MIRADA DE MUJER
Por Luz del Carmen Parra
Por el placer de servir
Cuando eres niño todo lo que ves a tu alrededor, lo asimilas sin cuestionar, lo asumes como parte de ti y pasa a formar parte de tu personalidad adulta. Día a día la convivencia con nuestros padres, primera relación afectiva que establecemos, nos va marcando con sus haceres y más tarde por imitación, nos vemos repitiendo sus gestos, sus frases, y en no pocas ocasiones, actuando frente a los acontecimientos justo como ellos lo hacían.
Llevamos en la inconciencia esos aprendizajes, de ahí que en ocasiones no identifiquemos el origen de nuestra conducta y sin embargo nos salen espontáneos, sin apenas reflexionarlos.
Después de tantos años de haber dejado atrás mi infancia, vuelven a mi memoria las enseñanzas vividas, aquellos detalles que definían el carácter de un hombre generoso, desprendido de si y siempre dispuesto a tender la mano a quien más lo necesitaba, de forma espontánea y decidida.
Su vocación de servicio, su carácter afable y comedido, hacía que niños, jóvenes o ancianos se acercaran a él con la confianza de ser escuchados, de que atrás de aquella sonrisa siempre había la disposición de ayudar, de acompañar en las congojas o de compartir las horas de una forma agradable y divertida.
Leyendo el poema de Gabriela Mistral, “El placer de servir” en uno de sus versos no pude sino verlo reflejado. “Se el que aparte la estorbosa piedra del camino, se el que aparte el odio entre los corazones y las dificultades del problema”, escribió la inolvidable poeta chilena. Ese era mi padre. De esos seres humanos que hoy en día se extrañan mucho.
Mi padre era un hombre muy servicial, reconocido por propios y extraños, por su ánimo de apoyar siempre, incondicionalmente y solidario para acudir en auxilio de quien lo necesitara, sin esperar mayor recompensa que la satisfacción de ver cómo su consejo o su guía, daban luz en la solución de problemas.
Siempre buscaba la conciliación. Era evidente que su capacidad de negociación y escucha razonada y justa, ganaba el respeto y la admiración de sus amigos. Eso si, jugaba con los necios dándoles la razón, y dejando que ellos mismos se enredaran con las consecuencias de sus propias decisiones; nunca los confrontaba para imponer sus ideas. “Si tienes la razón, no tienes por qué levantar la voz, decía. Las cosas por su propio peso caen”.

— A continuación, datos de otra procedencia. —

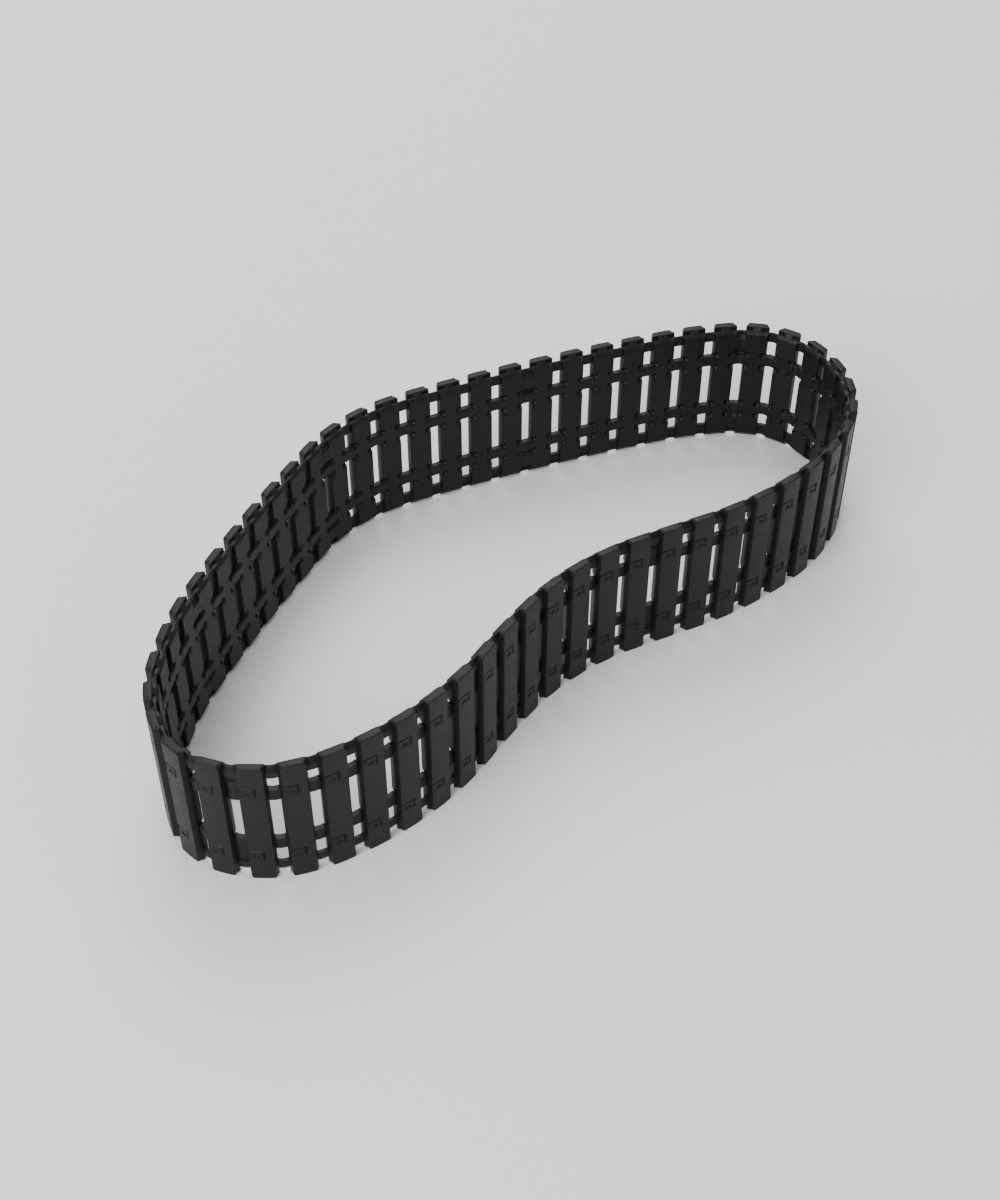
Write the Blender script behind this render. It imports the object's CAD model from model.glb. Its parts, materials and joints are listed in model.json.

“El servir no es de seres inferiores”, continúa el verso de Gabriela Mistral, infiriendo todo lo contrario, ese ánimo de estar dispuesto a favorecer a los demás, esa voluntad de darse a si mismo con la perspectiva de una dádiva que no humilla ni descalifica. Ese dar sin esperar nada a cambio, ni chantaje ni manipulación, sino respeto y confianza. Sin recriminar, sin reprochar ni censurar, sino buscando el bien del otro, sin menospreciar sus esfuerzos.
No sé en qué momento esos valores que iluminaban las relaciones cotidianas se fueron apagando. Poco a poco se rompió la magia del sentimiento de pertenencia a una comunidad, de la solidaridad que identificaba a los habitantes de un pequeño pueblo que reconocía los orígenes de cada uno y que encontraba motivos para reencontrarse tarde a tarde.
Se ha perdido el placer de servir, y no ha derivado más que en un slogan publicitario que raya en la exageración, casi en la persecución del cliente; en tanto, en el sector público, estamos saturados de hombres y mujeres que confundidos acaban transformando su misión en sumisión, y hacen del servir una servidumbre carente de sentido social y humano.
Seres serviles que acaban por rendirse ante el poder y el dinero y hacen de la adulación su instrumento de éxito. Renuncian a sus propios ideales por ponerse al servicio de los intereses supremos, tratando de ganar algún beneficio a costa del bien común, comprometiendo obediencia ciega ante sus superiores.
Carlos R. Gutiérrez Aguilar, asegura que “Servir, implica respeto, saber y querer dar importancia a la dignidad de la otra persona, contar con un interés genuino para comprender totalmente sus necesidades”.
El servicio a los demás, implica desprendimiento, ganas de compartir lo que se es y lo que se tiene. No hay una exigencia por recibir un pago ni una compensación. Es entrega, decisión de trascender y de poner al servicio de los demás lo que uno posee. Nos genera orgullo y nos hace sentir dignos.
En cambio, quien cae en el servilismo, poco a poco conoce el verdadero sentido de la esclavitud.